When evaluating reasonable alternatives in making a recommendation, reps should consider the individual investor’s customer investment profile, the investments and services available from their firm to recommend, and other specific limitations on the investments themselves (such as requiring the investor to be accredited or have certain liquidity requirements).

For example, if a broker has an investor looking to conduct a 1031 Exchange into a DST product, in addition to considering cost, risk tolerance, and other general factors, the rep should consider the available DST products in light of leverage, location, time horizon, asset class, income needs, and stability. This may lead to the conclusion that there are only a few DSTs that meet the requirements, and further that the best option for the investor’s needs may in fact be the one that has a higher cost.

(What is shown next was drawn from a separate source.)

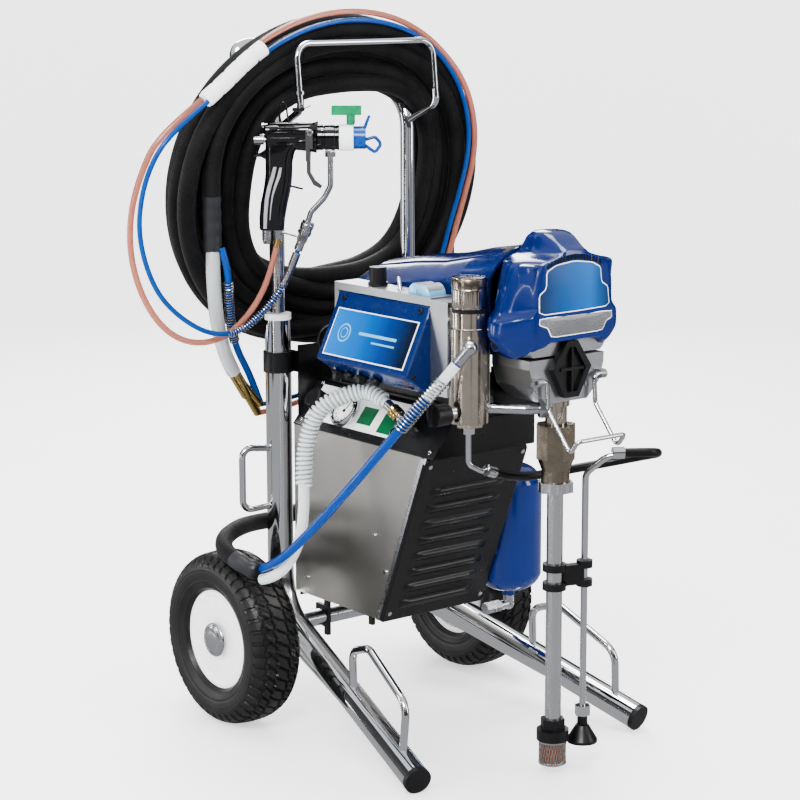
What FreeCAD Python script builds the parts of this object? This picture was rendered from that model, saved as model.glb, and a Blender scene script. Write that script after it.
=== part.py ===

As broker-dealers consider how to comply with the consideration of reasonable alternatives requirement, perhaps it is an opportunity for them to expand their product menu in order to present recommendations from a more comprehensive alternative product selection. For example, “alternative investments” as an asset class; inclusive of securities such as Direct Participation Interests in Real Estate, Oil and Gas, Non-traded REITs, Opportunity Zone Funds, syndicated DSTs, and many others, may be worthy options to take into account as firms seek to meet Reg BI's reasonable alternatives requirement. These securities are not directly correlated to the performance of the larger market.  This attribute alone may be one way that a broker-dealer could comply with the SEC's guidance for brokers to consider when complying with the Care Obligation—particularly investment objective, volatility, and performance in a variety of market and economic conditions. There is significant risk to these products, and broker-dealers adding them to their menu should do the required due diligence on the products and conduct training for their reps prior to authorizing the sale of such products.